• [EXERCISE BRIEF]:
Please find all lines in the data that hold the string "caption" and copy them.

──────── MATERIAL

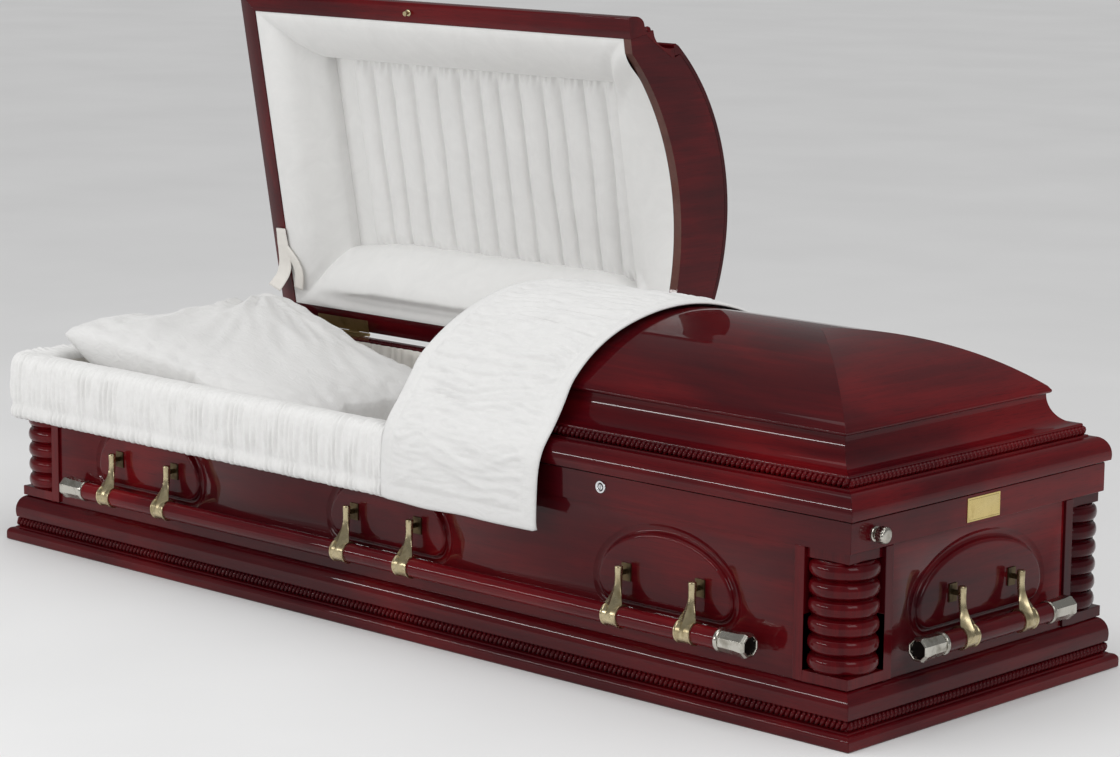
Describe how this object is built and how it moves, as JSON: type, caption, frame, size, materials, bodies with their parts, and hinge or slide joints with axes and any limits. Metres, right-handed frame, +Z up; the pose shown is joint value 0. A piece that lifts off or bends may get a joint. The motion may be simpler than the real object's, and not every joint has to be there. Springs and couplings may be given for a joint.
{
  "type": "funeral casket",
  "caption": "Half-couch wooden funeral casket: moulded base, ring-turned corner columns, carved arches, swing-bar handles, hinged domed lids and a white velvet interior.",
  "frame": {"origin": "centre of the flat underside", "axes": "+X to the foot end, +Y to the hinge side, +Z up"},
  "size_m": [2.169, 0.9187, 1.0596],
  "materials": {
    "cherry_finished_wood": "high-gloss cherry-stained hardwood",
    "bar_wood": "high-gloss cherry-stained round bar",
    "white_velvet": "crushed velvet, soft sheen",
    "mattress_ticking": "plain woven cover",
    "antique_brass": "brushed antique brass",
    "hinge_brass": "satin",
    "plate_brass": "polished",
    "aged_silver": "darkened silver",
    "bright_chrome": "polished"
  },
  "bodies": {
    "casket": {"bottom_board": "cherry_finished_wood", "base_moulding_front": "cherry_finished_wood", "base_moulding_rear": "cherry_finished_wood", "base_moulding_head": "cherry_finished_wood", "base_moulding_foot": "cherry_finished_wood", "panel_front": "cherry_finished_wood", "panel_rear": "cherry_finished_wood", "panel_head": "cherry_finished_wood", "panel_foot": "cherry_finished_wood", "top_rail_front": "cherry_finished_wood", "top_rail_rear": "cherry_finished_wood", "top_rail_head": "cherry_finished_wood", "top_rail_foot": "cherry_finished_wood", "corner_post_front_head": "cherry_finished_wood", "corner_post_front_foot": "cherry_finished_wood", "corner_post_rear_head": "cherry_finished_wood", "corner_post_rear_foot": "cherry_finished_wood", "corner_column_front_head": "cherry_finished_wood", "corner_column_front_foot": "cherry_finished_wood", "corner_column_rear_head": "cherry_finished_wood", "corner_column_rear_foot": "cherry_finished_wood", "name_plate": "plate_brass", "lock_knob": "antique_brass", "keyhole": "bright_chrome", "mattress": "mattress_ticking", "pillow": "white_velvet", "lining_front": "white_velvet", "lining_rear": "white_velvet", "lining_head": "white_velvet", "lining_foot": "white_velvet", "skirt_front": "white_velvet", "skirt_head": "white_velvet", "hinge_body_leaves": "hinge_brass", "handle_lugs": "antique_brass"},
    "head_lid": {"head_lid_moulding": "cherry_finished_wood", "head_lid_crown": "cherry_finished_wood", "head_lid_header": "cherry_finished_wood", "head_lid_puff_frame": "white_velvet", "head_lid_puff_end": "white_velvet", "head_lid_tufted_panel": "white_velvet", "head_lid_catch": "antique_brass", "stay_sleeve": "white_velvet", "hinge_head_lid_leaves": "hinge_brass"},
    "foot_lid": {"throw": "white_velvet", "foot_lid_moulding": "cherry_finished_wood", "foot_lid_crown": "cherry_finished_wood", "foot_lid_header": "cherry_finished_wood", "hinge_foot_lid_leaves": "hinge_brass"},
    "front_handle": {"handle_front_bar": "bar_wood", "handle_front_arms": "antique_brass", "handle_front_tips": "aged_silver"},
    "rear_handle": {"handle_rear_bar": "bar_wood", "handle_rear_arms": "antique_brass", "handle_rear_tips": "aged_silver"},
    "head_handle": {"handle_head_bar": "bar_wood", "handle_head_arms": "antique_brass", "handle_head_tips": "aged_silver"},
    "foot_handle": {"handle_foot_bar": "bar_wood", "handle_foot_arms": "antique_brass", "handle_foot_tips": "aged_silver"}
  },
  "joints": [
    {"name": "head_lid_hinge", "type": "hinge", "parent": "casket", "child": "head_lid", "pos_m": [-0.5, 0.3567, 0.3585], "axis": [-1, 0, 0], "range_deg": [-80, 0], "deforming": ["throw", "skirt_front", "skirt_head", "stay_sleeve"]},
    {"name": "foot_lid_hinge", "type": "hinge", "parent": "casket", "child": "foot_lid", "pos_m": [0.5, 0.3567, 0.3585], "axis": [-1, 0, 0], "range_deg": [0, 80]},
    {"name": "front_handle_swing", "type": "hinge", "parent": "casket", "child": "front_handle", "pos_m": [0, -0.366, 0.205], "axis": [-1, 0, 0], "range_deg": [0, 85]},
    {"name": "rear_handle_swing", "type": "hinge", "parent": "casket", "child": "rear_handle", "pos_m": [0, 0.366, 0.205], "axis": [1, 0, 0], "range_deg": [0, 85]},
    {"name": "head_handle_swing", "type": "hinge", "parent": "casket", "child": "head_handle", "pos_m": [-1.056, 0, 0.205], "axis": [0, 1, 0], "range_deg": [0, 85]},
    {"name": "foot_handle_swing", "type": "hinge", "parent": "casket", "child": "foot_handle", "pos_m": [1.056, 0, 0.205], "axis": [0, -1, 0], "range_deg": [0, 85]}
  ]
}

────────────────
──────── MATERIAL

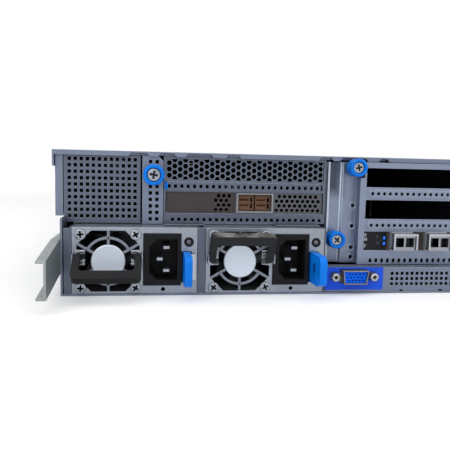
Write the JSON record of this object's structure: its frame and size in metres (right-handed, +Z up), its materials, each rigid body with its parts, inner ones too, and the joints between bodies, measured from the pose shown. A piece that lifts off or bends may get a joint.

────────────────

• [RESULT OF THIS TASK]:
Describe how this object is built and how it moves, as JSON: type, caption, frame, size, materials, bodies with their parts, and hinge or slide joints with axes and any limits. Metres, right-handed frame, +Z up; the pose shown is joint value 0. A piece that lifts off or bends may get a joint. The motion may be simpler than the real object's, and not every joint has to be there. Springs and couplings may be given for a joint.
  "caption": "Half-couch wooden funeral casket: moulded base, ring-turned corner columns, carved arches, swing-bar handles, hinged domed lids and a white velvet interior.",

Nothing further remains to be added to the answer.